Superintendent Michael Thomas and several key personnel in a virtual news conference outlined the district’s $1 billion Facilities Master Plan, which aims toward enhancing and modernizing learning spaces in the city’s oldest school district. The plan is the culmination of dozens of meetings among several committees during the past year, as well as a concerted community-outreach effort to ensure the plan aligned with the needs of students and their families, Thomas said.

“As our city continues to grow at a very rapid rate, we aspire to grow in a very parallel fashion to make sure that we are relevant to this community not only today, but for generations to come,” Thomas said.

The projected total cost of the plan is just over $1 billion, but the costs will be spread out over time, Thomas said.

The plan calls for significant spending on about 30 schools, rebuilding or renovating 15 campuses, and repurposing five campuses, the superintendent said. It has a completion timeline of five to 10 years, but may take longer, district officials said.

District employees teamed up with outside contractors to assess all the district’s facilities and identified just over $700 million in necessary repairs.

“We have an aging infrastructure,” said Chism, who noted that many of the district’s academic buildings are more than 60 years old. “This plan seeks to provide improved spaces for our children to learn and grow in.”

But he said some of the district’s 50 buildings are in such disrepair that in some cases it could be more cost-effective to buy a new building.

“If you have a car that’s worth $3,000, and the transmission goes out and costs $2,000 to replace, it might be a better investment to go ahead an buy a new car,” Chism explained.

The Buena Vista, Taylor, Edison, Henry, and Queen Palmer elementary school campuses are slated for repurposing, and the school operations themselves relocated and/or realigned, officials said. The Galileo School of Science and Math is  to house a new elementary school for students from Queen Palmer and Taylor. Horace Mann Middle School’s facility, which currently houses Stratton Elementary, will also become the new home of Edison Elementary, Chism said.

The new locations of Galileo and Mann have yet to be determined.

Other buildings will be outfitted with structural and systems improvements, said Terry Seaman, executive director for facilities operations. One of the more pressing needs is improved air handling systems. About 25% of the district’s students spend their days in classrooms with insufficient ventilation or air conditioning.

“We need to create safe, warm, dry spaces for our students to learn in,” Seaman said.

He added that the improvements, while initially costly, will save money in operational and repair costs over the long term.

Deputy superintendent David Engstrom said the district has taken great pains to ensure that the facilities master plan coincides with the academic master plan, which is designed to attract and retain students, make learning more equitable, and provide clear pathways to graduation and beyond.

The district intends to renovate the high schools that are aligned with the state’s Career and Technical Education program that trains students in career fields that don’t always require a college degree.

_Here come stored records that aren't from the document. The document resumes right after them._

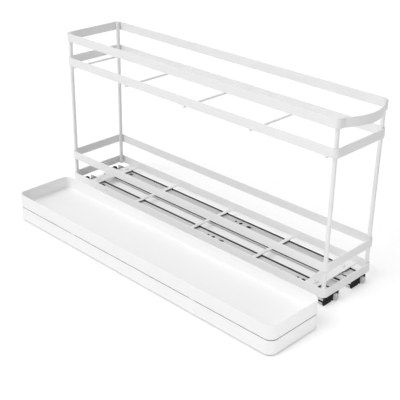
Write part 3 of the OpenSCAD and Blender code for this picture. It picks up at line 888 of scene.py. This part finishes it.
# The wall's section, from the bottom round the rim to the floor: distance out from the
# corner's centre, height, and the edge's radius.
section = [(0.001, 0, 0), (tray_corner - foot_inset, 0, 0.001),
           (tray_corner - foot_inset, foot_height, 0.0003),
           (tray_corner, foot_height, 0.0005), (tray_corner, tray_height, 0.0007),
           (tray_corner - tray_wall, tray_height, 0.0007),
           (tray_corner - tray_wall, tray_floor, 0.002), (0.001, tray_floor, 0)]
bpy.ops.object.select_all(action="DESELECT")
bpy.ops.mesh.primitive_plane_add(size=0.001)
tray = bpy.context.object
bpy.ops.object.mode_set(mode="EDIT")
choose(lambda v: v.co.x > 0 or v.co.y > 0)
bpy.ops.mesh.delete(type="VERT")
bpy.ops.mesh.select_all(action="SELECT")
start = bmesh.from_edit_mesh(tray.data).verts[:][0].co
bpy.ops.transform.translate(value=Vector((half_x + section[0][0], half_y, section[0][1])) - start)
for (r0, z0, _), (r1, z1, _) in zip(section, section[1:]):
    bpy.ops.mesh.extrude_vertices_move(TRANSFORM_OT_translate={"value": (r1 - r0, 0, z1 - z0)})
for reach, level, radius in section:
    if radius:
        choose(lambda v: abs(v.co.x - half_x - reach) < 1e-6 and abs(v.co.z - level) < 1e-6)
        bpy.ops.mesh.bevel(offset=radius, segments=4, affect="VERTICES")
bpy.ops.mesh.select_all(action="SELECT")
corners = [(half_x, half_y), (-half_x, half_y), (-half_x, -half_y), (half_x, -half_y)]
for i, (x, y) in enumerate(corners):
    bpy.ops.mesh.spin(steps=12, angle=-pi / 2, center=(x, y, 0), axis=(0, 0, 1))
    next_x, next_y = corners[(i + 1) % 4]
    bpy.ops.mesh.extrude_edges_move(
        TRANSFORM_OT_translate={"value": (next_x - x, next_y - y, 0)})
bpy.ops.mesh.select_all(action="SELECT")
bpy.ops.mesh.remove_doubles(threshold=0.00002)
for level in (0, tray_floor):
    choose(lambda e: e.is_boundary and abs(e.verts[0].co.z - level) < 0.0001, "EDGE")
    bpy.ops.mesh.edge_face_add()
bpy.ops.mesh.select_all(action="SELECT")
bpy.ops.mesh.normals_make_consistent(inside=False)
bpy.ops.object.mode_set(mode="OBJECT")
bpy.ops.object.shade_smooth_by_angle(angle=radians(40))
apply(tray, "WEIGHTED_NORMAL", keep_sharp=True)
pads = []
outer_x = half_x + tray_corner
for side in (-1, 1):
    for y in (-half_y / 2, half_y / 2):
        inner, outer = sorted((side * (outer_x - foot_inset - 0.0001), side * (outer_x - 0.0003)))
        pad = block(inner, outer, y - pad_half_length, y + pad_half_length,
                    foot_height - pad_sink, foot_height + pad_rise)
        ease(pad, 0.0002)
        pads.append(pad)
tray = join([tray] + pads, "tray")
WHITE_PLASTIC = white_plastic()
for name in ("lower_tray", "upper_tray"):
    copy = copy_of(tray, name + "_moulding",
                   (tray_middle.x, tray_middle.y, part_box(name)[0].z))
    settle(copy)
    copy.data.materials.append(WHITE_PLASTIC)
    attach(copy, name)
    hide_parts(name)
bpy.data.objects.remove(tray)
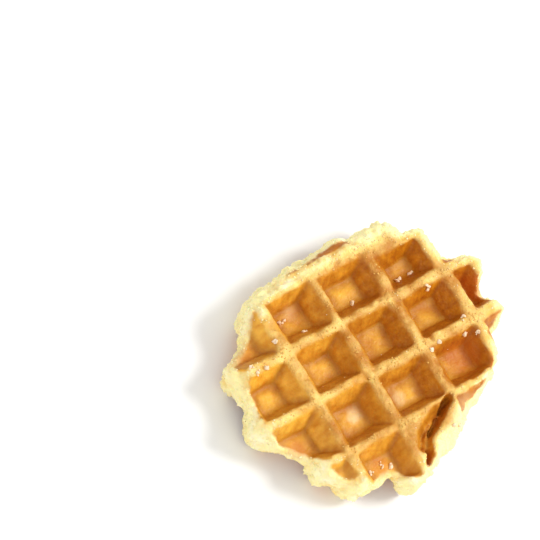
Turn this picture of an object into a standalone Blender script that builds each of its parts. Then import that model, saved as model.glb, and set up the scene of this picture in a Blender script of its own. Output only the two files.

The program is designed to give high school students a chance to start a career immediately after graduation and to meet local business demand for qualified employees.

All the improvements should work together to make District 11 a more modern, attractive and effective learning cornerstone, Engstrom said.

“We’re not just rebuilding our district,” he said. “We’re re-imagining our district so that our community can rediscover us.”